United States Secretary of State Marco Rubio said he has canceled over 300 visas of people who he believes have acted in a way that undermines U.S. foreign policy. U.S. Immigrations and Customs Enforcement has detained students on education visas who participated in pro-Palestine protests, including at Columbia University, according to the Associated Press.
[Related: Trump outlines plans to punish students, campuses involved in ‘illegal’ protests]
The people teaching the class will now provide discussion times through the Health Not Punishment Collective, a student-run club, Wahbi said. The Fielding School of Public Health spokesperson said students can enroll in independent study to receive credit for the learning they do relating to Palestine.
However, Wahbi said the offering is not the same as the class that was canceled, as it will diminish the teaching structure, sense of learning community, safety of the classroom environment and the academic rigor of the course. The discussions, diversity of teaching and attendance requirements are no longer possible, he said.
“This was not an option we ever wanted to offer,” Wahbi said. “So this is something that’s only existing because they canceled our course, and they did it in a pretty awful way.”
Wahbi said he and other graduate students involved in the teaching group had written letters to the school’s leadership asking for the class to be reinstated. He added that he believes fear is being used to repress the school’s values, and the university is suppressing pro-Palestine speech.
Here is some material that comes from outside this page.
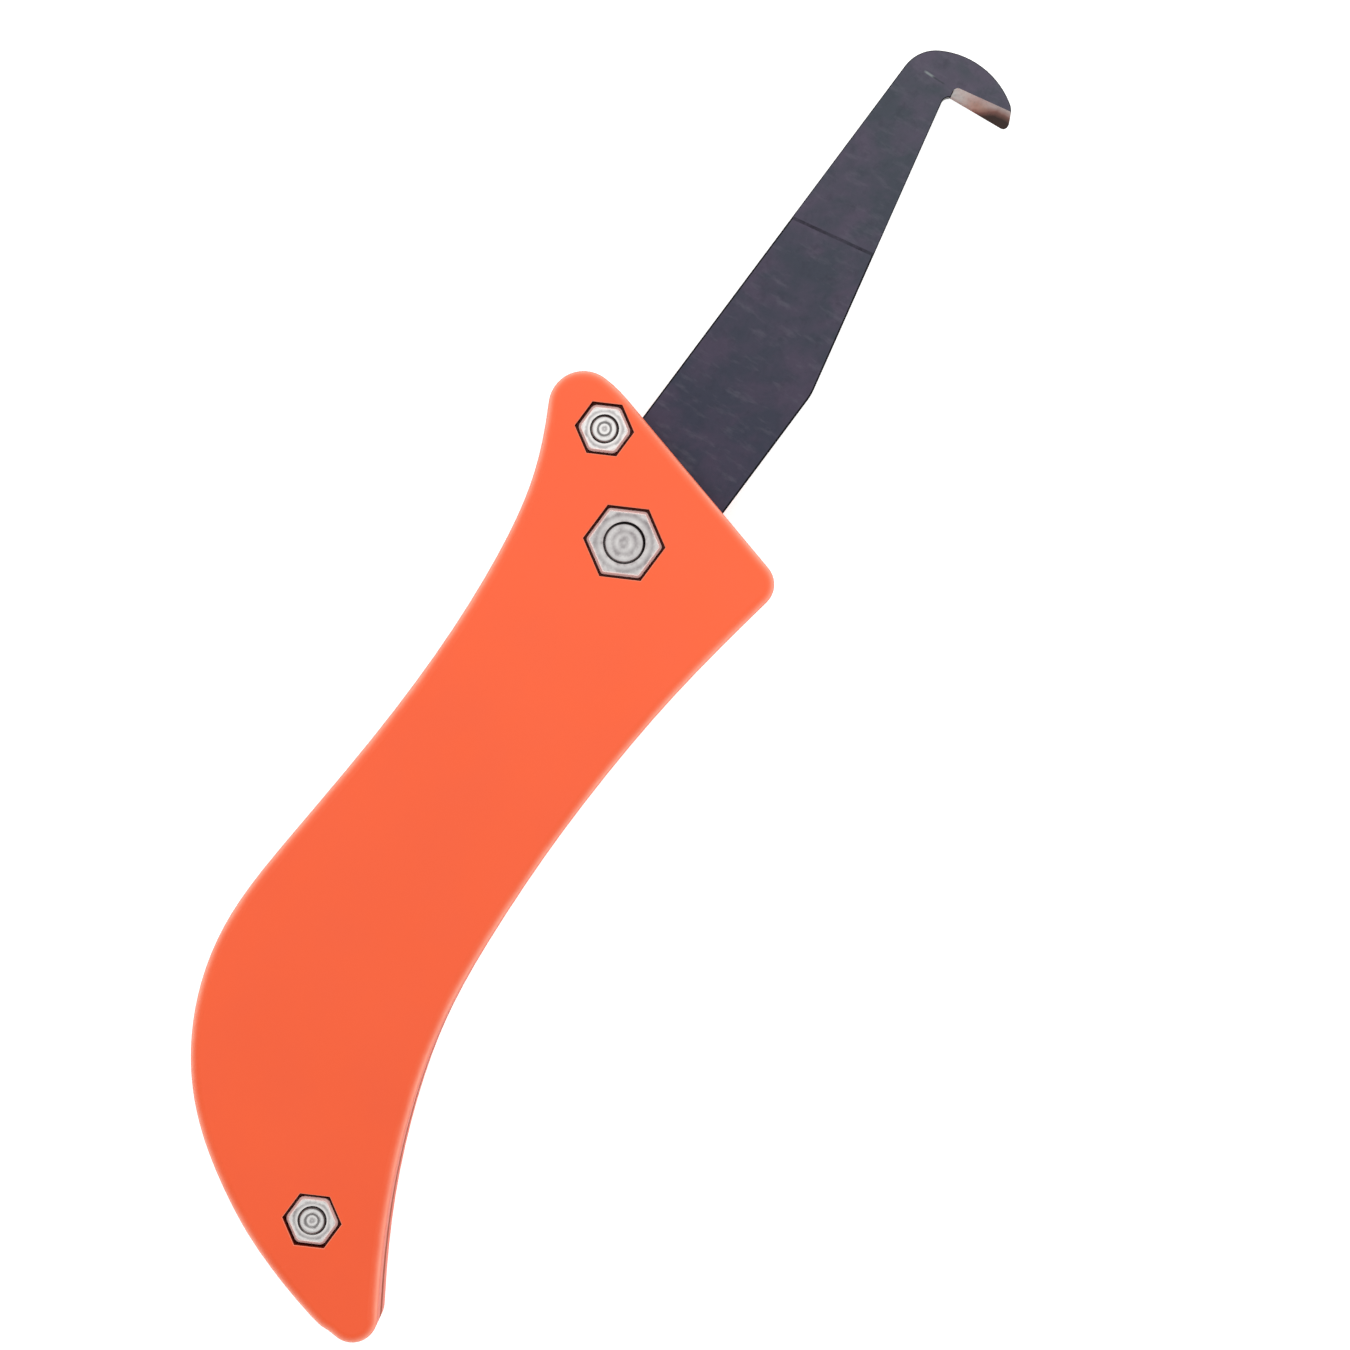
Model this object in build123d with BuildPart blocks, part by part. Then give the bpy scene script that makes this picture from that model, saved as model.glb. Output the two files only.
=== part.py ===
from build123d import *
import os
from math import cos, radians, sin

# Folding hook knife: two flat moulded scales bolted together, with a hook blade between them.
# Millimetres. +X runs from the tail of the handle towards the hook, +Y towards the convex back
# of the handle, and +Z out of the face that shows the nuts. The origin is under the middle of
# the open knife, on the outer face of the rear scale, which is the face it lies on.
# Outlines are drawn about the pivot, which is the only place that the pieces share.

# Where the bolts stand
PIVOT = (18.86, -2.16)      # pivot bolt, from the origin
PIVOT_BOLT = (0.0, 0.0)     # and from itself
STOP = (14.3, 9.85)         # stop bolt, from the pivot
TAIL = (-112.0, 0.0)        # tail bolt, from the pivot

# Layers, from the rear face upwards
SCALE = 7.0                 # thickness of each scale
SLOT = 3.5                  # gap between the scales
BLADE = 2.5                 # thickness of the blade
BLADE_PLAY = 0.05           # from the blade to each thrust washer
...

Kuhn also said he believes teaching classes like this are important in fulfilling the School of Public Health’s academic mission, adding that the class’ cancellation was inconsistent with everything else he has seen from his school.
“This is one of the public health issues of our times,” Kuhn said. “If there’s a vulnerable population whose public health is under threat – which they all are – then our students explore those issues, and there’s never been a situation where there was any pushback on exploring those issues.”